I’m definitely not an overly happy person (not that I’m not happy), but I think I created the bubbliness (like my made up word?) to help cope with my diabetes. Nobody at my old job knew that I had diabetes or if they did, they definitely thought it was an invisible disease because they probably never saw me struggle with it. Back when I worked there (about 3 years ago), I still kept my diabetes a secret. I didn’t test my blood sugar all that much; I kept my blood sugar on the higher side so I wouldn’t get low at work. For the most part, I never needed to change an infusion set at work. I didn’t have my continuous glucose monitor yet, so I didn’t have a lot of beeps going off throughout the day. I would often be tired, probably a result of my high blood sugars, but these two ladies thought it was because I was going out the night before and was exhausted from drinking (I was in my mid 20’s then).

For the majority of my 20 years with diabetes, I basically kept silent about D. Even though I was pretty silent about my diabetes, I still dealt with a lot of issues over the years. I had an endocrinologist that would just yell at me every visit about my lack of testing, using bolus wizard, carb counting, etc. I had high blood sugars that made me tired. I had health complications that I think were a result of my higher blood sugars. My health complications in my 20’s included foot pain-plantar fasciitis, kidney infections, shoulder pain, etc. At the time, I didn’t realize that they were all from diabetes but as I’m learning more about diabetes from the online community, I’m beginning to think that a lot of my issues were diabetes related.

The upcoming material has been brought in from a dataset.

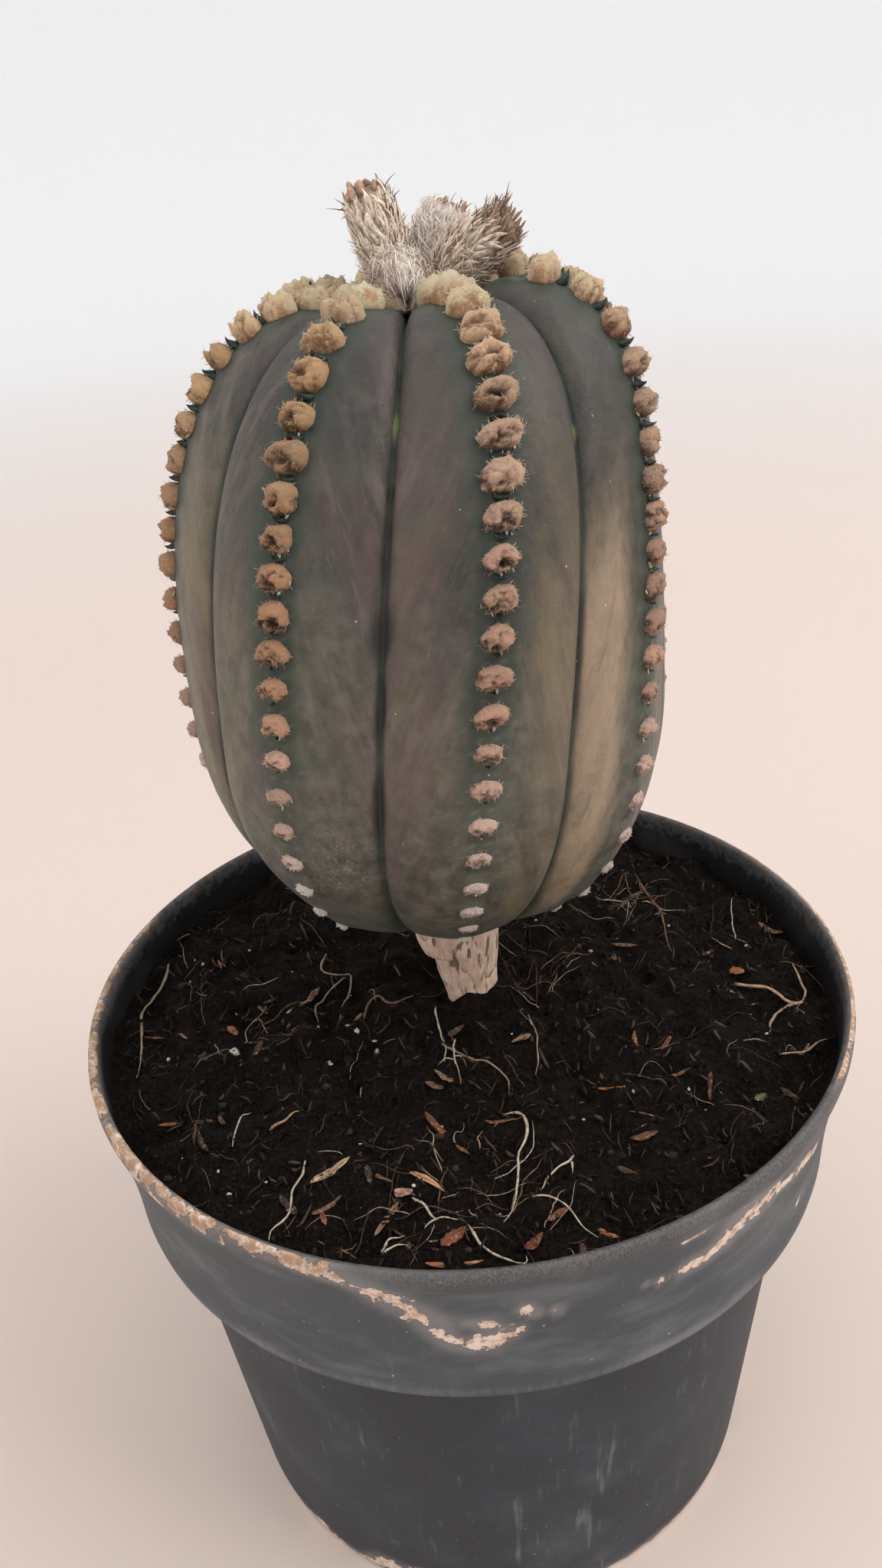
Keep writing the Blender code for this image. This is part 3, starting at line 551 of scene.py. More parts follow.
def wander(x, y, length, stations, curl, draw, spread=math.pi):
    """Flat paths from places on the soil: each heads within a spread of straight back and turns by a random walk."""
    count = len(x)
    heading = math.pi / 2 + draw.uniform(-spread, spread, (count, 1))
    heading = heading + np.cumsum(draw.normal(0, curl, (count, stations)), 1)
    step = (length / (stations - 1))[:, None]
    path_x = x[:, None] + np.cumsum(step * np.cos(heading), 1)
    path_y = y[:, None] + np.cumsum(step * np.sin(heading), 1)
    reach = np.maximum(np.hypot(path_x, path_y) / SOIL_REACH, 1)
    path_x, path_y = path_x / reach, path_y / reach
    return np.stack([path_x, path_y, ground(path_x, path_y)], -1)


thread_x, thread_y = scatter(THREAD_COUNT, draw)
thread_length = 0.0008 + 0.0034 * draw.random(THREAD_COUNT) ** 2
thread_paths = wander(thread_x, thread_y, thread_length, THREAD_STATIONS, 0.20, draw, 1.1)
thread_half = 0.00012 + 0.00030 * draw.random(THREAD_COUNT) ** 3
thread_lift = draw.uniform(-0.00025, 0.0014, (THREAD_COUNT, 2))
lift_share = np.linspace(0, 1, THREAD_STATIONS)
thread_lift = thread_lift[:, :1] * (1 - lift_share) + thread_lift[:, 1:] * lift_share
thread_paths[..., 2] += thread_half[:, None] + thread_lift
thread_wide = thread_half[:, None] * np.array([0.6, 1.1, 1.0, 0.4])
thread_tone = draw.uniform(0, 1.15, (THREAD_COUNT, 1)) ** 2.4
threads = bundle("soil_threads", thread_paths, thread_wide, 0.6, THREAD_SIDES, crumb_finish, tone=thread_tone)
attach(threads, "root")

# Bark chips and grit
# Splinters and flakes of orange-brown bark and pale wood, a few grains of white grit and one scrap of moss, all
# lying loose on the soil where they fell or were watered in.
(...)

I put up a wall of happiness to deal with my diabetes. I think if I wasn’t so positive I would quickly let the depression take a hold of my life. It’s a hard balance sometimes to stay positive when dealing with a relentless disease like diabetes. For the most part, diabetes is an invisible disease and most people don’t know what it’s like to have to deal with all the emotions that come with it (guilt over a high blood sugar or guilt of over-treating a low, having to think about every single carb that goes in your mouth, poking yourself with needles multiple times per day, etc).

I guess my main point or word of advice to others is that if someone seems really happy or bubbly, don’t necessarily think that their life is easy. Everyone is dealing with something and it’s all a matter of how they handle it. What is that proverb? Don’t judge a man until you’ve walked a mile in his shoes? Some people aren’t as open as others when it comes to their pain but I guarantee you everyone has something in their life that they wish was different, better, easier, etc.

I’ll continue on trying to be bubbly. I get so mad/pissed/frustrated at diabetes (especially recently with my CGM) but then I think that I have a great life. I have an amazing husband who supports me, an adorable dog that loves me unconditionally, great friends and family, a roof over my head, and a job with insurance to help handle the big diabetes related bills. You can call me Bubbles if you would like, but I’m going to try to keep being that way because I am not going to give into the negativity.  I’m going to control diabetes, not let diabetes control me.

2 thoughts on “Bubbles

  1. You mention troubles with CGM if I recall correctly, you were wearing it on upper buttocks. If you put weight on an Enlite, it will read LOW! Try your outer thigh instead. Sit on a chair during insertion. Works well for me!